The lights might be out in St. Louis’s ballpark, but what can be wrong with a system that provides eight baseball towns with so many anxiety-filled moments this late into the process?

There are MVP ballots that can’t be filled out for another six days and manager-of-the-year ballots that won’t be decided until the conclusion of the season’s final weekend. It can’t get much better than this if you are sitting on the outside looking in. The fun is watching them fight and scratch and claw. The fun is watching the pressure build and seeing how all that anxiety will forge a champion and expose the challengers.

Oh yes, it’s loads of fun to all of us sitting on the outside looking in.
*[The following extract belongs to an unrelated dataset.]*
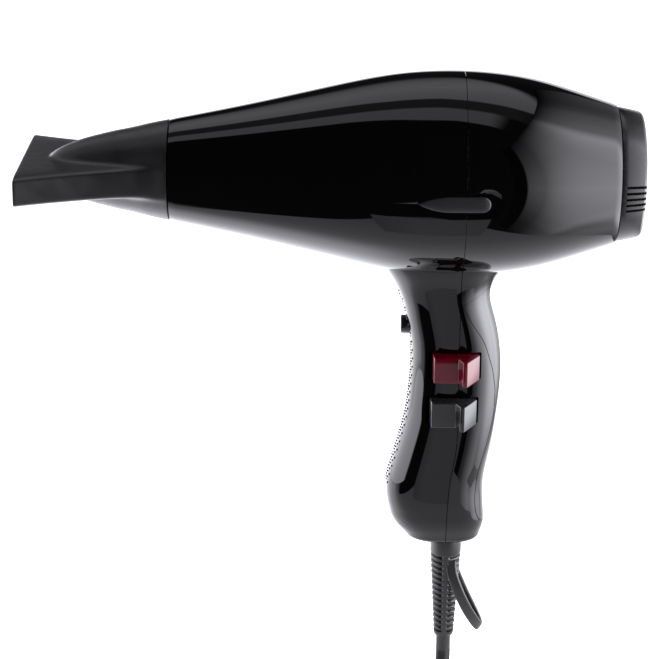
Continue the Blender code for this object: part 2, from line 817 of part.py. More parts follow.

But what does it look like and feel like to all the players who are feeling the intense heat? On Monday night, the Mets were on their way to another excruciating loss (a 13-4 butt whipping at the hands of the Washington Nationals). The Shea Stadium home crowd was an angry mob, booing and cursing. The players were at a loss for how to fix this untimely slide. By Wednesday night, they had lost eight of their last 12, and the Mets were just trying to hold on.

“The way we’re playing,” Paul Lo Duca said, “we’re fortunate to be where we are right now.”